* Need floating exchange rates to support growth: Brainard
* Brainard raises concerns about undue belt-tightening
* Yen falls after Brainard says supports Japan policies to
WASHINGTON, Feb 11 Group of 20 member nations
must avoid beggar-thy-neighbor currency policies and the richest
advanced economies need to stick to their long-standing rule to
let market forces set their exchange rates, a senior U.S.
official said on Monday.
Treasury Undersecretary Lael Brainard, the top U.S. official
for international economic affairs, said fiscal and monetary
policies should be aimed at achieving domestic objectives, as
opposed to targeting a weaker currency to bolster exports.
"The G20 needs to deliver on the commitment to move to
market-determined exchange rates and refrain from competitive
devaluation," she told reporters at a briefing outlining U.S.
priorities for a G20 finance ministers meeting on Friday and
Saturday in Moscow.
Free exchange rates also help support fair global growth,
Brainard said, adding that the meeting needed to focus on ways
to strengthen the fledgling global economic recovery and avoid
an undue tightening of fiscal policy that could hurt growth.
"Global growth is weak and vulnerable to the downside.
Strengthening global demand must be at the top of the G20"
agenda, Brainard said. "We must avoid jeopardizing the recovery
with a premature shift to restraint."
She added that Europe in particular could consider
"recalibrating" the pace of its fiscal consolidation, as
unemployment remains high and the euro area as a whole is stuck
In recent weeks, currency concerns have jumped to the top of
the agenda for the Moscow meetings of the G20 group of advanced
and emerging economies.
U.S. and European officials privately have been concerned
about comments from Japanese officials that suggest Tokyo is
targeting a specific level for the yen.
Japan's new government has pressed for aggressively
expansionary monetary policies, which have prompted the Japanese
currency to weaken sharply. The yen has lost 15 percent against
the U.S. dollar since October, and last week hit a near
three-year low against both the dollar and the euro.

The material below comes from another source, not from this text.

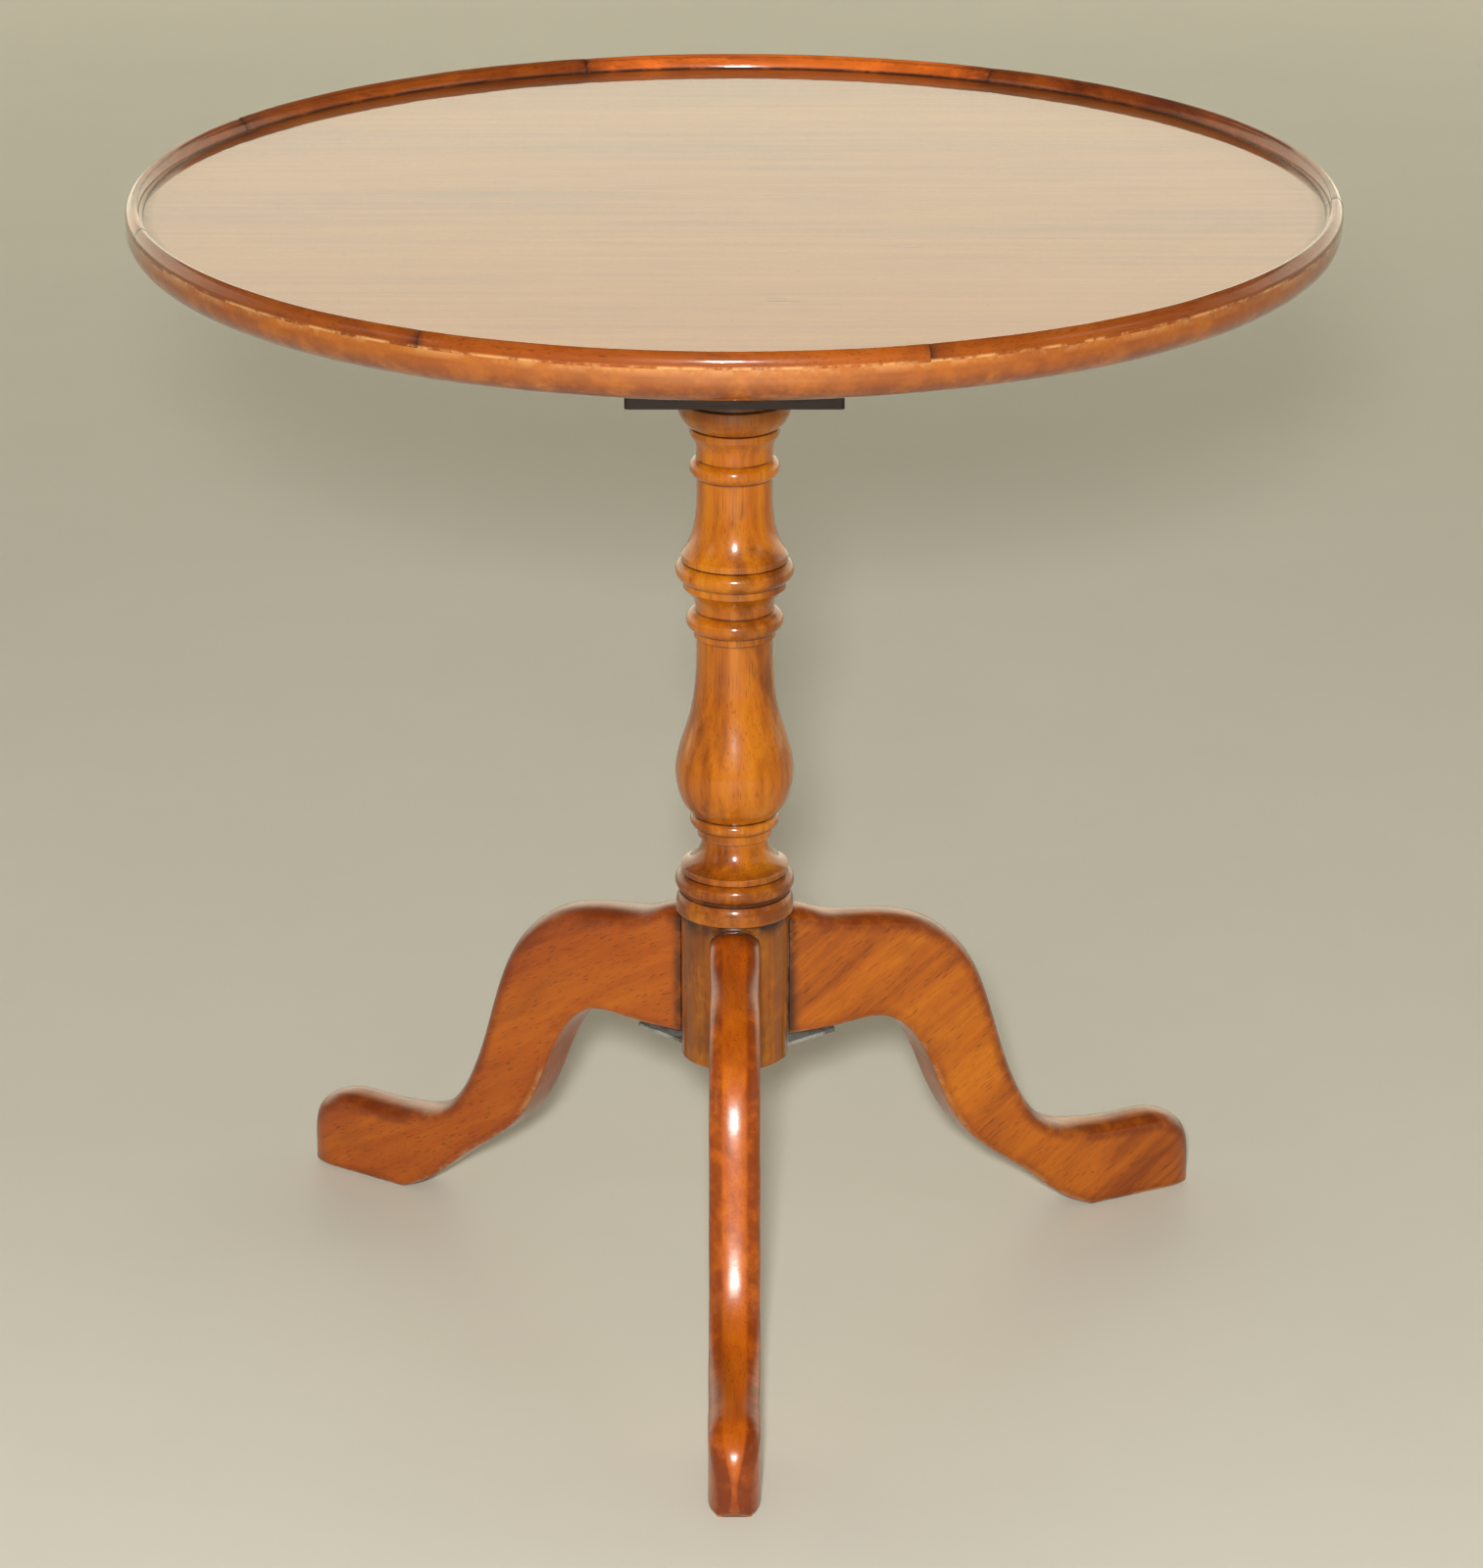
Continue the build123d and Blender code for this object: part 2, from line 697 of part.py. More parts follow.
def make_bracket(name, bearing):
    """A thin iron strap folded between the drum's flat and the leg's shoulder, and out under the leg."""
    arm_end = flat_distance + bracket_arm_reach
    with BuildPart() as bracket:
        with BuildSketch(radial_plane(bearing).offset(-bracket_width / 2)):
            with BuildLine():
                Polyline(
                    (flat_distance, bracket_top),
                    (shoulder_distance, bracket_top),
                    (shoulder_distance, bracket_bottom),
                    (arm_end, bracket_bottom + bracket_arm_rise),
                    (arm_end, bracket_bottom + bracket_arm_rise - bracket_arm_thickness),
                    (flat_distance, bracket_bottom - bracket_arm_thickness),
                    close=True,
                )
            make_face()
        extrude(amount=bracket_width)
        with BuildSketch(level_plane(bearing, tenon_bottom - slide_clearance)):
            with Locations((flat_distance, 0)):
                Rectangle(
                    bracket_thickness,
                    tenon_neck + slide_clearance,
                    align=(Align.MIN, Align.CENTER),
                )
        extrude(amount=tenon_top - tenon_bottom + 2 * slide_clearance, mode=Mode.SUBTRACT)
        with BuildSketch(bracket_screw_plane(bearing)):
            Circle(2 * small_screw_radius + glue_clearance)
        extrude(amount=bracket_screw_length, mode=Mode.SUBTRACT)
    save(bracket, name)


for side, bearing in leg_bearings.items():
    make_bracket(f"bracket_{side}", bearing)

make_screws(
    "bracket_screws",
    [bracket_screw_plane(bearing) for bearing in leg_bearings.values()],
    small_screw_radius,
    bracket_screw_length,
)

# ================================================================ the catch
# A brass case under the board holds a sprung bolt. Its nose snaps into a strike plate on the birdcage's upper
# plate, and a knob below the case draws it back.
case_bottom = bolt_height_mid - bolt_height / 2 - case_wall - case_headroom
case_outer_width = case_cavity_width + 2 * case_wall
knob_slot_front = knob_y + bolt_stem_radius + slide_clearance
knob_slot_back = knob_y - bolt_stem_radius - slide_clearance - bolt_throw - bolt_overdraw

with BuildPart() as catch_case:
    with BuildSketch(Plane.XY.offset(underside_height)):
        with Locations((0, case_middle)):
            RectangleRounded(flange_width, case_length, flange_corner_radius)
    extrude(amount=-flange_thickness)
    with BuildSketch(Plane.XY.offset(underside_height)):
        with Locations((0, case_middle)):
            Rectangle(case_outer_width, case_length)
    extrude(amount=case_bottom - underside_height)
    chamfer(catch_case.edges().group_by(Axis.Z)[0], case_chamfer)
    with BuildSketch(Plane.XY.offset(underside_height)):
        with Locations((0, case_middle)):
            Rectangle(case_cavity_width, case_length - 2 * case_wall)
    extrude(amount=case_bottom + case_wall - underside_height, mode=Mode.SUBTRACT)
    # The bolt's way out at the front, its stem's at the back, and the knob's slot below.
    with BuildSketch(Plane.XZ.offset(-case_front)):
        with Locations((0, bolt_height_mid)):
            Rectangle(bolt_width + slide_clearance, bolt_height + slide_clearance)
    extrude(amount=case_wall, mode=Mode.SUBTRACT)
    with BuildSketch(Plane.XZ.offset(-case_back)):
        with Locations((0, bolt_height_mid)):
            Circle(bolt_stem_radius + slide_clearance)
    extrude(amount=-case_wall, mode=Mode.SUBTRACT)
    with BuildSketch(Plane.XY.offset(case_bottom)):
        with Locations((0, (knob_slot_front + knob_slot_back) / 2)):
            Rectangle(2 * (bolt_stem_radius + slide_clearance), knob_slot_front - knob_slot_back)
    extrude(amount=case_wall, mode=Mode.SUBTRACT)
    with Locations((0, case_middle, underside_height - flange_thickness)):
        with Locations(Rotation(180, 0, 0)):
            with GridLocations(*catch_screw_grid, 2, 2):
                CounterSinkHole(
                    radius=small_screw_radius + glue_clearance,
                    counter_sink_radius=2 * small_screw_radius + glue_clearance,
                    depth=flange_thickness,
                )
save(catch_case, "catch_case")

make_screws(
    "catch_screws",
    [
        Plane(
            origin=(
                x * catch_screw_grid[0] / 2,
                case_middle + y * catch_screw_grid[1] / 2,
                underside_height - flange_thickness,
            ),
            x_dir=(1, x * y, 0),
        )
        for x in (-1, 1)
        for y in (-1, 1)
    ],
    small_screw_radius,
    screw_tip_height - underside_height,
)

# The nose is bevelled below, so that the catch snaps shut as the top comes down.
with BuildPart() as catch_bolt:
    with BuildSketch(Plane.YZ.offset(-bolt_width / 2)):
        with BuildLine():
            Polyline(
                (bolt_back, bolt_height_mid - bolt_height / 2),
                (bolt_nose - bolt_throw, bolt_height_mid - bolt_height / 2),
                (bolt_nose, bolt_height_mid + bolt_height / 4),
                (bolt_nose, bolt_height_mid + bolt_height / 2),
                (bolt_back, bolt_height_mid + bolt_height / 2),
                close=True,
            )
        make_face()
    extrude(amount=bolt_width)
    with BuildSketch(Plane.XZ.offset(-bolt_back)):
        with Locations((0, bolt_height_mid)):
            Circle(bolt_stem_radius)
    extrude(amount=bolt_back - case_back + case_wall)
    with BuildSketch(Plane.XY.offset(bolt_height_mid - bolt_height / 2)):
        with Locations((0, knob_y)):
            Circle(bolt_stem_radius + glue_clearance)
    extrude(amount=knob_pin_depth, mode=Mode.SUBTRACT)
save(catch_bolt, "catch_bolt")

knob_middle = case_bottom - knob_gap - knob_radius
with BuildPart() as catch_knob:
    with BuildSketch(Plane.XY.offset(knob_middle)):
        with Locations((0, knob_y)):
            Circle(bolt_stem_radius)
    extrude(amount=bolt_height_mid - knob_middle)
    with Locations((0, knob_y, knob_middle)):
        Sphere(knob_radius)
save(catch_knob, "catch_knob")

# A compression spring round the bolt's stem, between the bolt and the back wall of the case.
spring_front = bolt_back - spring_wire_radius - spring_end_gap
spring_back = case_back + case_wall + spring_wire_radius + spring_end_gap
with BuildPart() as catch_spring:
    with BuildLine():
        coil = Helix(
            pitch=(spring_front - spring_back) / spring_turns,
            height=spring_front - spring_back,
            radius=spring_radius,
            center=(0, spring_back, bolt_height_mid),
            direction=(0, 1, 0),
        )
    with BuildSketch(Plane(origin=coil @ 0, z_dir=coil % 0)):
        Circle(spring_wire_radius)
    sweep(path=coil, is_frenet=True)
save(catch_spring, "catch_spring")

with BuildPart() as strike_plate:
    with BuildSketch(Plane.XZ.offset(-strike_face)):
        with Locations((0, bolt_height_mid)):
            RectangleRounded(strike_width, strike_height, strike_corner_radius)
            Rectangle(
                bolt_width + 2 * slide_clearance,
                bolt_height + 2 * slide_clearance,
                mode=Mode.SUBTRACT,
            )
    extrude(amount=-strike_thickness)
    with Locations(Plane(origin=(0, strike_face, bolt_height_mid), x_dir=(1, 0, 0), z_dir=(0, -1, 0))):
        with GridLocations(strike_screw_spacing, 1, 2, 1):
            CounterSinkHole(
                radius=small_screw_radius + glue_clearance,
                counter_sink_radius=2 * small_screw_radius + glue_clearance,
                depth=strike_thickness,
            )
save(strike_plate, "strike_plate")

make_screws(
    "strike_screws",
    [
        Plane(
            origin=(x * strike_screw_spacing / 2, strike_face, bolt_height_mid),
            x_dir=(x, 0, 2),
            z_dir=(0, 1, 0),
        )
        for x in (-1, 1)
    ],
    small_screw_radius,
    strike_screw_length,
)
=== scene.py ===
"""Looks of a tripod table whose round dished top tips up: worn, French-polished wood with metal fittings.

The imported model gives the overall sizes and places. The turned, carved and moulded wood and the catch's
spring are rebuilt here as fine surfaces, and the other fittings keep their own meshes and get a finish.
"""

import json
import logging
import math
from dataclasses import dataclass
from enum import Enum
from typing import Sequence

import bpy
import numpy as np
from mathutils import Euler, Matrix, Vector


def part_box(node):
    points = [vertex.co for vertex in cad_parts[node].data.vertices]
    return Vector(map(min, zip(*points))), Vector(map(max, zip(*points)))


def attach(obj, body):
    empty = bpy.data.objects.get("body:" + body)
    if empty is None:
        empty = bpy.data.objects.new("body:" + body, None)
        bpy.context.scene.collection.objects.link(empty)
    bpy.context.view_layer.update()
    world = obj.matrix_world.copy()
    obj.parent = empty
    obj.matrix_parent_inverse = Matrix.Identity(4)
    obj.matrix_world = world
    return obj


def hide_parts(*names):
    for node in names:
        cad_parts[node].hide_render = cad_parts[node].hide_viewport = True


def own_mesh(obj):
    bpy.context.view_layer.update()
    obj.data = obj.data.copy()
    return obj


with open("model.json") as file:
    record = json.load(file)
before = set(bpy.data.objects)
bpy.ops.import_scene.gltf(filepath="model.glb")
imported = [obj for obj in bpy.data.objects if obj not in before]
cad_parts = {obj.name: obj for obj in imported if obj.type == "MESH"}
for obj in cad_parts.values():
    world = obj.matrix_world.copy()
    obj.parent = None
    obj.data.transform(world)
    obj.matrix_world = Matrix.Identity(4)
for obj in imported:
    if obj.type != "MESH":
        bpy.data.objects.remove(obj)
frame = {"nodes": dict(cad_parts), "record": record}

log = logging.getLogger("table")

MM = 0.001
FULL_TURN = 2 * math.pi
Colour = tuple[float, float, float]
Steps = Sequence[tuple]
Socket = bpy.types.NodeSocket
Material = bpy.types.Material
Piece = bpy.types.Object
Value = Socket | float


# ---------------- outlines
def arc_through(a: np.ndarray, b: np.ndarray, c: np.ndarray, spacing: float) -> np.ndarray:
    """Points on the circle through three points, from a by way of b to c.

    The centre solves |p - a| = |p - b| = |p - c|, and the points are evenly spaced in angle about it.

    Args:
        a: The arc's start.
        b: A point on it.
        c: Its end.
        spacing: The wanted distance between points.

    Returns:
        The points after a, up to and including c.
    """
    rows = 2 * np.array([b - a, c - a])
    centre = np.linalg.solve(rows, np.array([b @ b - a @ a, c @ c - a @ a]))
    turns = [math.atan2(*(p - centre)[::-1]) for p in (a, b, c)]
    to_b, to_c = (turns[1] - turns[0]) % FULL_TURN, (turns[2] - turns[0]) % FULL_TURN
    sweep = to_c if to_b <= to_c else to_c - FULL_TURN
    radius = np.linalg.norm(a - centre)
    count = max(3, int(abs(sweep) * radius / spacing) + 1)
    angle = turns[0] + sweep * np.linspace(0, 1, count + 1)[1:]
    return centre + radius * np.stack([np.cos(angle), np.sin(angle)], 1)


def smooth_through(knots: np.ndarray, spacing: float) -> np.ndarray:
    """Points on the natural cubic spline through the knots, with the chord length as its parameter.

    Args:
        knots: The points that the curve passes through.
        spacing: The wanted distance between points.

    Returns:
        The points after the first knot, up to and including the last.
    """
    gaps = np.linalg.norm(np.diff(knots, axis=0), axis=1)
    at = np.concatenate([[0], np.cumsum(gaps)])
    size = len(knots)
    matrix, right = np.eye(size), np.zeros((size, 2))
    inner = np.arange(1, size - 1)
    matrix[inner, inner - 1] = gaps[:-1]
    matrix[inner, inner] = 2 * (gaps[:-1] + gaps[1:])
    matrix[inner, inner + 1] = gaps[1:]
    slopes = np.diff(knots, axis=0) / gaps[:, None]
    right[inner] = 6 * np.diff(slopes, axis=0)
    bend = np.linalg.solve(matrix, right)
    t = np.linspace(0, at[-1], max(4, int(at[-1] / spacing)) + 1)[1:]
    i = np.clip(np.searchsorted(at, t) - 1, 0, size - 2)
    h, left, rest = gaps[i][:, None], (t - at[i])[:, None], (at[i + 1] - t)[:, None]
    return (
        (bend[i] * rest**3 + bend[i + 1] * left**3) / (6 * h)
        + (knots[i] / h - bend[i] * h / 6) * rest
        + (knots[i + 1] / h - bend[i + 1] * h / 6) * left
    )


def trace(start: Sequence[float], steps: Steps, spacing: float) -> np.ndarray:
    """An outline as evenly spaced points.

    Args:
        start: The first point.
        steps: Each step is "line" and its end, "arc", a point on it and its end, or "curve" and its knots.
        spacing: The wanted distance between points.

    Returns:
        The outline's points, in the units of the steps.
    """
    points = [np.array([start], float)]
    for kind, *given in steps:
        here, ends = points[-1][-1], np.array(given, float)
        if kind == "line":
            count = max(1, int(np.linalg.norm(ends[0] - here) / spacing))
            share = np.linspace(0, 1, count + 1)[1:, None]
            points.append(here + (ends[0] - here) * share)
        elif kind == "arc":
            points.append(arc_through(here, ends[0], ends[1], spacing))
        else:
            points.append(smooth_through(np.vstack([here, ends]), spacing))
    return np.vstack(points)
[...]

The G7 is considering issuing a statement this week
reaffirming its commitment to "market-determined" exchange
rates, two G20 officials said earlier on Monday.
"For the market process to work, exchange rates must be
allowed to reflect market forces," Brainard said. "The G7 has
long committed that exchange rates should float, except in rare
circumstances where excess volatility or disorderly movements
might warrant cooperation."
Brainard declined to say whether the United States has
expressed its concerns to Japan in particular.
"We support the effort to reinvigorate growth and to end
(deflation) in Japan," she said. "And of course, we also know
Japan is an important member of the G7, and we'll continue to
work with Japan in the G7 to continue to adhere to our important
agreements in that forum."
Market participants interpreted her comments as suggesting
the United States would not officially criticize Japan's
currency policy, sending it even lower on Monday. The dollar
rose to its highest level since May 2010 versus the yen, and the
euro gained more than two percent against it.
Brainard will be attending the G20 meetings for the United
States. President Barack Obama's Treasury nominee, Jack Lew, has
not yet been confirmed by the Senate, and the acting secretary,
Neal Wolin, is not able to attend as he is running the agency.